FILTER(?country_name == "Germany"@en) .
}
ORDER BY DESC(?initial_release_date_name) ASC(?film_genre_name)
Query delivers the intended results.
Future work
It is planned to continue the project in a master thesis. For this purpose, the following parts allow further research and improvement:
- Evaluation using Wikipedia tables
Basic idea is to find Wikipedia tables whose content also exists in Freebase (or Wikidata).
- Allowing fuzzily defined columns for query translation
At the moment, the program only allows exact table descriptions for query translation. Fuzzy columns would cause a much bigger set of exact definition pairs to be matched. A smarter ranking approach is needed here.
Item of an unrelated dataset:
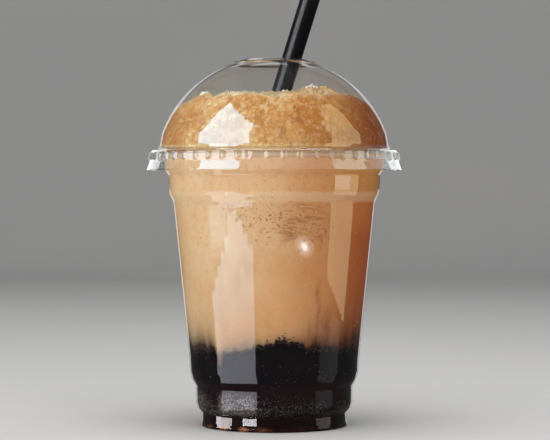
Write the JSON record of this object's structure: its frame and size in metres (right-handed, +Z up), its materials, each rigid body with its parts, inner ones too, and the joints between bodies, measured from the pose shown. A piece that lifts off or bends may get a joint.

- Allowing to readjust matched relations
In some cases, the user may not want the matched relation with the most occurences. Dropdown lists for readjusting each column pair would help the user to find the desired relations.
- Adapting project to Wikidata backend
Since Freebase was shut down in 2016 and its data will be moved to Wikidata. Adapting the project to a Wikidata backend would maintain usability in the future.